Temporary Red Hook Greenway Plan Looks Better Than the Permanent One

Currently, plans call for ditching an interim on-street two-way bike lane in Red Hook once a waterfront greenway is built, but there’s no reason DOT couldn’t keep the interim design. Image: NYC DOT

Eventually, New York City intends to build a biking and walking path along the Red Hook waterfront, one link in the longer Brooklyn Waterfront Greenway. It’s going to be several years before that project gets built, so in the meantime DOT plans to make streets a few blocks inland safer for biking and walking. The question is, why not keep the safer, multi-modal surface streets after the permanent project wraps up?

Last night, DOT presented the interim plan [PDF] to the Brooklyn Community Board 6 transportation committee, which voted for it unanimously. The plan would reconstruct bumpy Ferris Street and Beard Street and make room for a two-way curbside bike lane and green infrastructure features. But the long-term plan for the greenway currently calls for moving the bikeway to the waterfront and putting a parking lane back on the street.

Currently, Ferris and Beard are in such poor condition that there is no sidewalk on large sections of each street, which impedes walking. The shoddy pavement and lack of bike lanes also prevent cyclists from comfortably accessing nearby Valentino Pier. The interim treatment will address both problems, and some people at the meeting last night questioned why the on-street bikeway is slated to be removed once the permanent greenway is built.

“I think that having an interim design is an appeasement to people who are worried about parking,” said committee member Bahij Chancey.

Doug Gordon of Brooklyn Spoke suggested that the DOT leave the two-way bike lane as presented in the interim phase when the full greenway is built out, since Ferris and Beard are quicker, more convenient routes for cyclists riding for utility rather than recreation.


The interim design will probably last several years before the threat of reverting back to a parking lane rears its head. The section of the greenway by Valentino Pier is a long way off, with DDC and DOT still working on securing funds and other sections of the Brooklyn Waterfront Greenway taking higher priority.

The CB 6 committee also voted unanimously in favor of Citi Bike expansion into the district, which in addition to Red Hook includes Cobble Hill, Carroll Gardens, Gowanus, and Park Slope. The station map DOT showed had 62 stations across the district.

  • BBnet3000

    NYC bike design mantras: 5′ is wide enough for a one way capital constructed cyclepath, green paint is protection, circuitousness is desirable, sharrows are infrastructure.

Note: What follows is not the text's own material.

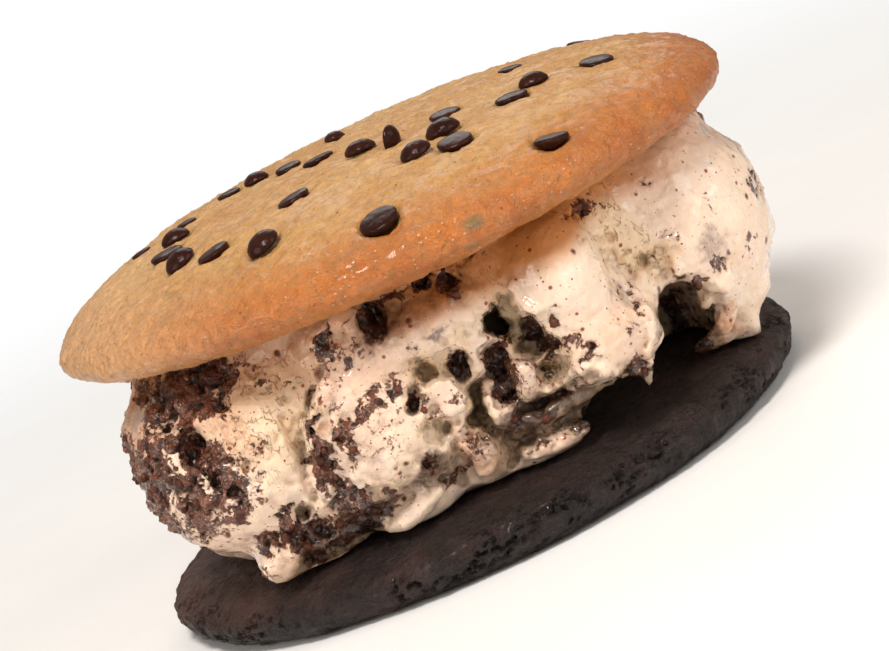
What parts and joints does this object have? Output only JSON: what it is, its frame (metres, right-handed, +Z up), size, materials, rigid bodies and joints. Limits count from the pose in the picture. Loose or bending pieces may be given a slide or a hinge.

    Which ones am I missing?

  • Joe R.

    Pavement condition doesn’t matter, travel time isn’t important, and steep gradients are just fine.

  • J

    I’d add:
    design only for current demand, ignore parking and curb usage entirely, don’t bother trying to create a consistent network, ignore international design best practices cause NYC knows better, do each project independently of all other projects with no future vision in mind, accommodate double parking as much as possible, and double parking lanes are bike infrastructure, (see map claiming West End Ave as a Signed Bike Route) after they installed double parking lanes. Ugh

  • PortSideNewYork

    Many of us in Red Hook want the cobblestone streets preserved, so I hope your term “poor condition” for Beard Street is not a call to put asphalt over cobbles.

  • Geck

    Looks pretty good, though a little light on density, on proposed Citibike locations:

  • Matthias

    Cobblestones are an excellent traffic calming measure. A smooth bike path can be installed while preserving the stones.

  • Matthias

    Wherever possible, require cyclists to walk their bikes.

  • Matthias

    I wouldn’t worry too much about this yet–once people use it and it gains support, it will probably be easier to keep it.

  • Julio

    Never repaint bike lanes after they fade away or after resurfacings, but continue to show them as bike lanes on the NYC Bike Map

  • Wooloomooloo

    Agreed, but it drives cyclists onto the sidewalks.

  • Bahij

    This was mentioned during the meeting. A few years ago CB6 requested that DOT preserve the cobblestones through any street reconstruction. The DOT people at Thursday’s meeting were not aware of this, but said it can be worked into the design, stressing the design is still schematic. This project doesn’t even have a funding source yet.

    I’m happy to leave the cobblestones in the vehicle travel and parking lanes because it slows cars down. The bike path should be paved with a smooth surface. I would like to see DOT spring for granite blocks to match the stones like they did on Varick St. in Tribeca, but that’s a slim chance.